Los que teníamos una chispa de entendimiento en aquel momento nos acordamos de dónde estábamos cuando supimos que John F. Kennedy  había sido asesinado en Dallas. Este escribidor estaba recién acostado después de la cena en la habitación que compartía con su hermano cuando entró su padre y sin encender la luz anunció, han matado a Kennedy. Pocos años después, uno de los primeros libracos de gran volumen que leería este chaval sería el Informe Warren, prestamente traducido al castellano. A estas alturas, no podríamos explicar las razones del encanto que emanaba de aquel personaje, que para los indígenas de la  época quizá se cifraba en el erotismo de su apostura juvenil y la consiguiente facilidad para llevarse a la cama a las más rutilantes estrellas de Hollywood. En cualquier caso, nos es imposible añadir ni una brizna de información a la trágica leyenda de belleza y bondad que le envuelve y que heredó su hermano Bob, asesinado cinco años después, cuando iniciaba la carrera electoral a la presidencia. Comparadas con los glamurosos Kennedy, lady Di y la barroca familia real británica son personajes de patio de colegio. Tanta ha sido la decadencia de la civilización en este último medio siglo.

Pero la vida sigue y he aquí que el sobrino de John e hijo de Bob, un tipo de sesenta y nueve años, presenta su candidatura a la presidencia de Estados Unidos en nombre de vox y todas las siglas mancomunadas del tsunami reaccionario que recorre occidente. El vástago de la única familia real que ha producido la república imperial –Raymond Aron dixit-, es un militante develador de la conspiración universal que amenaza nuestra libertad, propagandista del peligro de las vacunas y afecto a los seguidores del make america great again. Su corazón y su cabeza están a un pulgada de los asaltantes del capitolio de Washington. En política doméstica ha adoptado el paquete trumpista completo, a saber, sellar la frontera sur del país para frenar la inmigración y aceptar que Putin está en su derecho de invadir Ucrania. En resumen, este Kennedy podría ser perfectamente vicepresidente de Castilla y León pero se presenta bajo la bandera del partido demócrata, del que su familia es accionista principal, lo que ha provocado la consiguiente confusión, que no es de ahora mismo. Hace cuatro años, los hijos del candidato ya denunciaron en prensa que su progenitor propagaba desinformación peligrosa, que ponía en riesgo a millones de niños.

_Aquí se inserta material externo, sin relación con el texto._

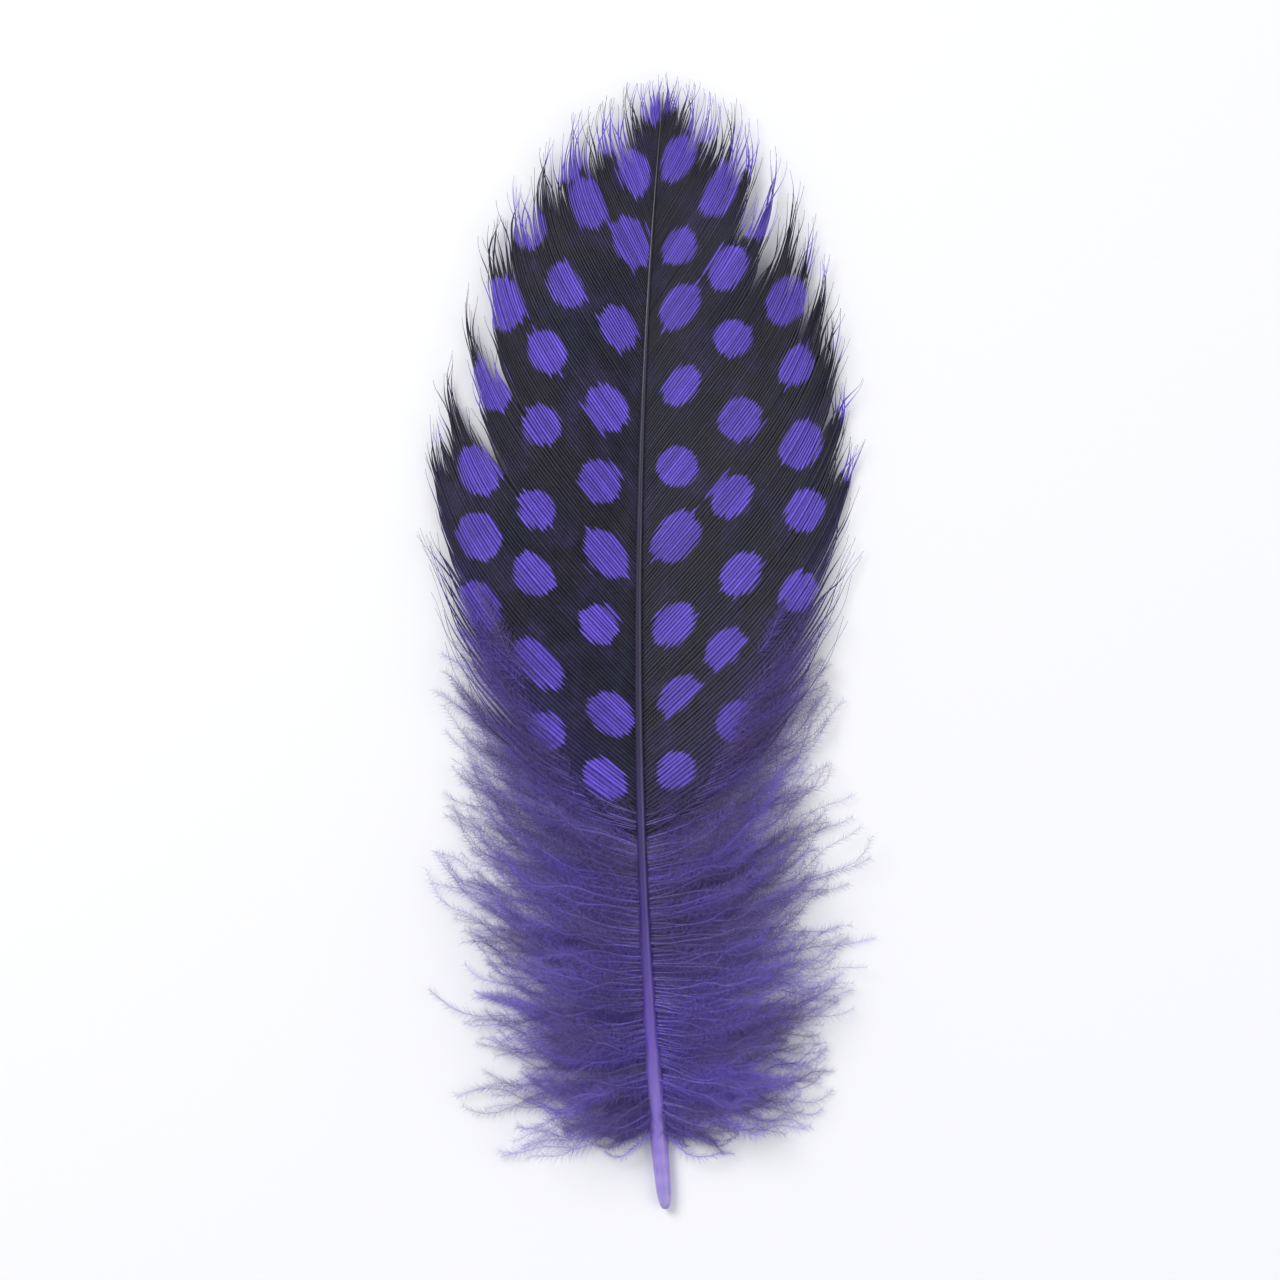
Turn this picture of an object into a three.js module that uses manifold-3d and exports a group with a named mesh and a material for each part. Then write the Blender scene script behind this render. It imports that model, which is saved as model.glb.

El Kennedy chiflado eleva a categoría lo que hasta ahora era una anécdota proliferante: el tránsito de sedicentes liberales al neofascismo, ultraderecha o como quiera llamarse, con grave riesgo para su propia salud política, como podría atestiguar don Albert Rivera y otros ciudadanos naranjas, que sin duda tenían en el retablo de su devoción a los santos John y Bob y se consideraban sus herederos. En este teatro de sombras que es la política, vox y compañía representan una enmienda a la totalidad, una negación sin matices de todo lo que significaba el liberalismo kennediano. Donde hubo una vocación universalista, hay ahora una pulsión tribal; donde hubo esperanza, hay resentimiento; donde hubo ilustración, hay oscurantismo. Y  en el paraíso de los Kennedy hay un ángel caído.